China’s defeat by the British in the 19th century Opium Wars led to a view of China “as a poor country,” Ray said. Racist myths that Chinese people and their cuisine were strange and dirty persisted when Chinese railroad laborers came to the U.S. and were segregated to enclaves.

Even today, Asian American restaurants have been impacted by tired stereotypes.

Ray says the rise in an “ethnic” food’s prestige tends to correlate with its country of origin rising in economic power. In Michelin’s New York City guides — which highlight between 300 and 400 restaurants — Ray found the percentage of Chinese regional cuisine went from 3% to 7% of mentions between 2006 and 2024.

“I think it’s wonderful that there are these restaurants now” in Chinatown, said Luke Tsai, food editor for the San Francisco Bay Area PBS station KQED. “It’s fine also if you don’t think it is worth it. But at the same time, I’m really glad that these restaurants exist.”

Don’t call it ‘fusion’

Many Chinese chefs want to make it clear they are not serving fusion, or food tinged with Asian influences. Their food is “more East to West rather than West to East,” said Chen, of China Live. Yuen, of Yingtao, agrees that kind of characterization puts the “fusion” in confusion.

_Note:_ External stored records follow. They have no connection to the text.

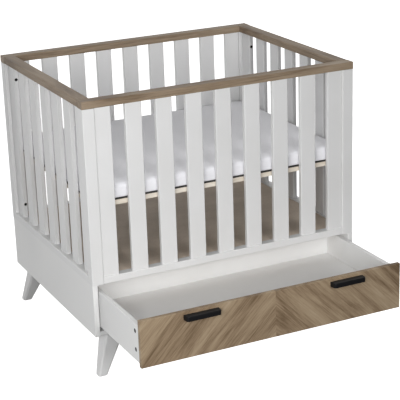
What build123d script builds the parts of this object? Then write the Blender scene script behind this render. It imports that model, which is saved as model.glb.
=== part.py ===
from build123d import *
import os

# Baby crib with slatted walls on a drawer housing with four splayed legs.
# Millimetres. X runs along the crib to the right, Y from the front to the back, Z up.
# The origin is on the floor under the middle of the crib's plan.
# The drawer is drawn pulled out by drawer_open.

# ---- Driving dimensions ----

# The whole crib
crib_length = 1000
crib_width = 800
leg_height = 150            # floor to the underside of the housing
housing_height = 182        # side boards, from their underside to the slatted frame
upright_height = 573        # slats, between the bottom and top rails

# Rails and corner posts
rail_width = 42
rail_height = 25
rail_radius = 3
post_depth = 36             # posts and the long bottom rails, along Y
post_radius = 3

# Slats and stiles
slat_thickness = 17
slat_width = 58
slat_radius = 3
slat_setback = 5            # long walls: slat face behind the face of its wall
long_wall_slats = 7
side_wall_slats = 5
long_wall_stile = 57
side_wall_stile = 63
tenon_width = 38
tenon_thickness = 8
tenon_length = 10
tenon_clearance = 0.15
tenon_end_gap = 1

# Connector bolts that hold the side walls to the posts
bolt_inset = 50             # bolt axis from the top and bottom rails
bolt_diameter = 6
bolt_length = 76
bolt_head_diameter = 11
bolt_head_height = 6
bolt_hex = 5                # across corners
bolt_hex_depth = 3
bolt_clearance = 0.3        # radial, round shank and head
bolt_head_sink = 0.6        # head below the edge of the stile

# Housing boards
side_board_thickness = 18
back_board_thickness = 16
board_radius = 1.5
housing_back_inset = 6      # housing shorter than the frame at the back
stretcher_thickness = 16
stretcher_width = 80
stretcher_setback = 2

# Floor panel between the bottom rails
hardboard_thickness = 4
rebate_width = 8
rebate_depth = 8
panel_clearance = 0.5
floor_batten_width = 42

# Legs
leg_top_size = 69
leg_foot_size = 33
leg_radius = 8
leg_top_inset_x = 78        # leg axis at its top, from the end of the crib
leg_top_inset_y = 47
leg_foot_inset = 21.5       # leg axis on the floor, from both faces
sole_chamfer = 2
leg_plate_size = 58
leg_plate_thickness = 3
leg_plate_hole = 5
leg_plate_hole_pitch = 42
leg_stud_diameter = 8
leg_stud_length = 40
leg_stud_clearance = 0.2

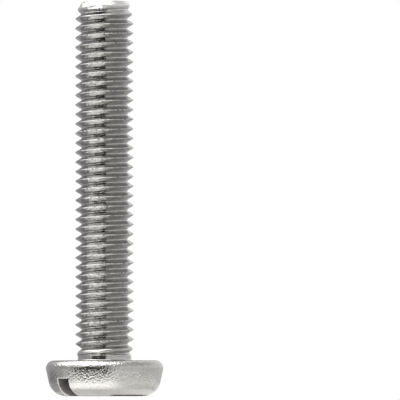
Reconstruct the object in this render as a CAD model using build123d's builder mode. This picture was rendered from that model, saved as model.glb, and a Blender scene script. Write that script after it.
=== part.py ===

“I think fusion food is in a lot of those places where it’s dimly lit with the trendy cocktails,” Yuen said. “What we’re trying to do is just Chinese.”

What also matters to these chefs is incorporating Chinese cooking techniques and not defaulting to European ones. At Empress by Boon, chef Boon and his staff maintain four wok stations with woks shipped from Hong Kong.

“We want to do exactly everything the same operation,” Boon said. “We want to keep the traditional, but we can look in a modern way.”

Chen takes pride in having an open kitchen where customers can see woks and clay pots being utilized. They represent techniques from various regions of China.

“You actually look at the greater culinary disciplines of China and because you have the space, you can showcase the cuisine,” Chen said. “I think that’s really served us well.”